Based on Milwaukee’s shocking acquisition of Michael Carter-Williams in exchange for lead guard Brandon Knight, it certainly seems like Hammond and Kidd are on the same page. By most every metric available, Knight is a superior player to Carter-Williams. But the long-limbed Syracuse product fits the mold of what Kidd wants from his floor general: A creative passer who can be a linchpin in his hectic defensive scheme.
The jury is still very much out on Carter-Williams. He’s a questionable decision-maker with the ball in hands, has yet to carve a niche without it, and remains a non-shooter from the perimeter. The 23-year-old isn’t quite the defender his natural gifts and steal numbers suggest, either. Carter-Williams has ample room to grow, though, and Kidd is the perfect man to help him do it – conclusions Hammond surely realized before mortgaging his team’s immediate success by coming away from a trade with an inferior player.
But synergy between the coach and general manager wouldn’t matter unless ownership approved of their plans. And fortunately for Kidd and Hammond, Lasry and Wes Edens don’t just want to field a successful team, but one that has the chance to win on the league’s biggest stage every June.
“We’re still a long ways from where we want to be,” Hammond assured the Journal-Sentinel. “We’ve been an on-again, off-again playoff team. Especially with our new ownership, the goal is to build an elite team.”
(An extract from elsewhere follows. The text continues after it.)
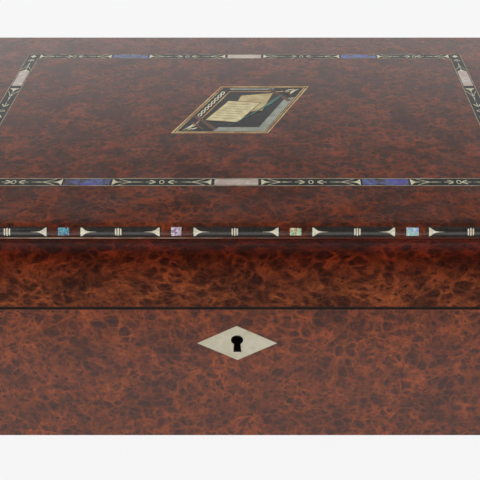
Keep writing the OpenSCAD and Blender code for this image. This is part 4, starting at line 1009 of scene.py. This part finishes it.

The Bucks’ busy summer will go a long way toward ensuring that’s a possibility.
Hammond’s first move was shoring up the point guard spot with a draft night trade for Greivis Vasquez. While surrendering a first-round pick is always a tough pill to swallow, Milwaukee’s poor depth behind Carter-Williams – and even his play alone – proved damning in the team’s hard-fought first-round loss to the Chicago Bulls. Vasquez is a proven playoff performer, and the 2017 pick the Bucks will send to the Toronto Raptors is lottery-protected through 2019 – years Hammond surely expects his squad to be competing for Eastern Conference crowns.
If the Vasquez deal is hit-or-miss, Milwaukee’s other high-profile offseason moves fall firmly in the former category. Inking breakout wing Khris Middleton to a five-year, $70 million contract was a no-brainer for the Bucks, his stark lack of national name recognition be damned. The 23-year-old is one of basketball’s best defenders, and showed the developing floor game that suggests he can be a reliable, if unspectacular, ancillary scorer for years to come.
Keeping Middleton in Milwaukee the Brew City will help sustain the team’s success. The signing of Greg Monroe, though, is what could really accelerate it.
The Bucks’ post-deadline demise last season was all about offense; they scored a paltry 97.5 points per 100 possessions after the All-Star break, nearly five points fewer than their first half mark. The addition of a low post behemoth like Monroe should stem those struggles, making life far easier on talented but raw offensive players like Carter-Williams, Jabari Parker, and Giannis Antetokounmpo. Defense is where the questions lie with the former Detroit Pistons big man in Milwaukee. Will he be able to grasp at least a semblance of the nuance and understanding that made Zaza Pachulia – a similarly ground-bound paint protector – such an effective back-line intimidator for the Bucks?
Like with all unknowns surrounding Milwaukee, there’s no clear way to be sure. But what’s absolutely certain is that the Bucks are on track for legitimate contention sooner instead of later, a far cry from where they were less than a year ago – and Hammond’s role in that ascent has been instrumental.